What happens if the overflush fluid is incompatible with the inhibitor slug?
Incompatibility between the overflush fluid and the scale inhibitor slug can cause precipitation of the inhibitor at the slug-overflush interface in the formation, creating a plug of precipitated inhibitor that blocks pore throats and reduces near-wellbore permeability. This is particularly problematic with calcium-sensitive inhibitors (phosphonates, maleic acid copolymers) being chased with high-calcium seawater overflush: the calcium in the seawater can exceed the solubility limit of the calcium-inhibitor complex at the mixing front, depositing a calcium phosphonate or calcium polyacrylate precipitate in the formation. Compatibility testing of the inhibitor slug with the planned overflush fluid at formation temperature and over the full range of mixing ratios (0-100% inhibitor/overflush) is a mandatory step in squeeze design and must be completed before treatment execution. Incompatible fluid combinations that pass the formulated slug/overflush test but fail at intermediate mixing ratios can cause formation damage that is more difficult to remediate than the original scaling problem.

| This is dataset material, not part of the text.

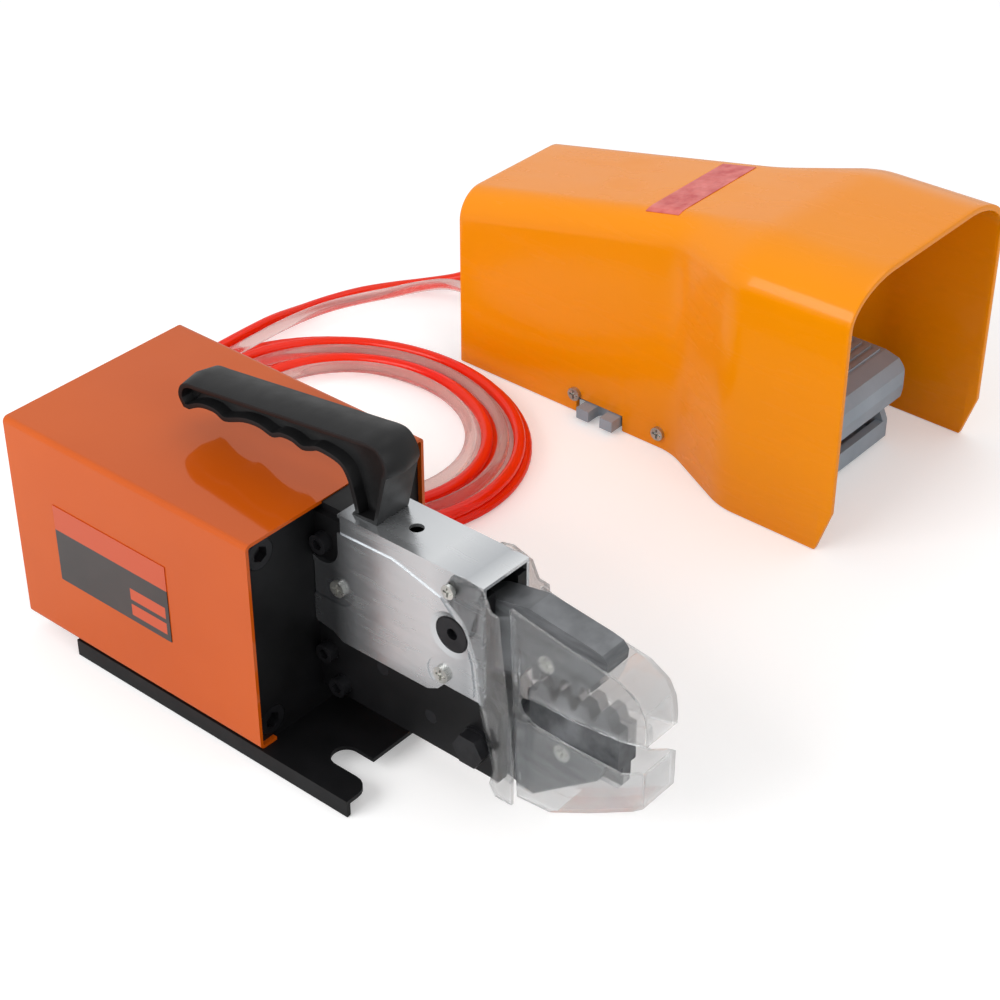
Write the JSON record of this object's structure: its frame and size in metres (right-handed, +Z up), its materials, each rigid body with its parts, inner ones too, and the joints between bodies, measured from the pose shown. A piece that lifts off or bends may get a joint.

Why Overflush Matters in Oil and Gas
Scale inhibitor squeeze treatments are the primary method for protecting producing wells against mineral scale deposition in formations without continuous chemical injection lines, and the overflush is the critical last step that determines whether the treatment performs as designed for six months or fails within six weeks. Underdesigned or incompatible overflush that leaves the inhibitor bank too close to the wellbore leads to rapid inhibitor loss and early scale deposition, requiring emergency re-squeeze interventions that cost multiples of a planned preventive treatment. In deepwater and remote production systems where well access for workovers is expensive and time-constrained, optimal overflush design that maximises treatment lifetime reduces the total workover frequency and cost over the producing life of the well — converting a production chemistry design detail into a direct financial performance outcome worth millions of dollars per well over a field's productive life.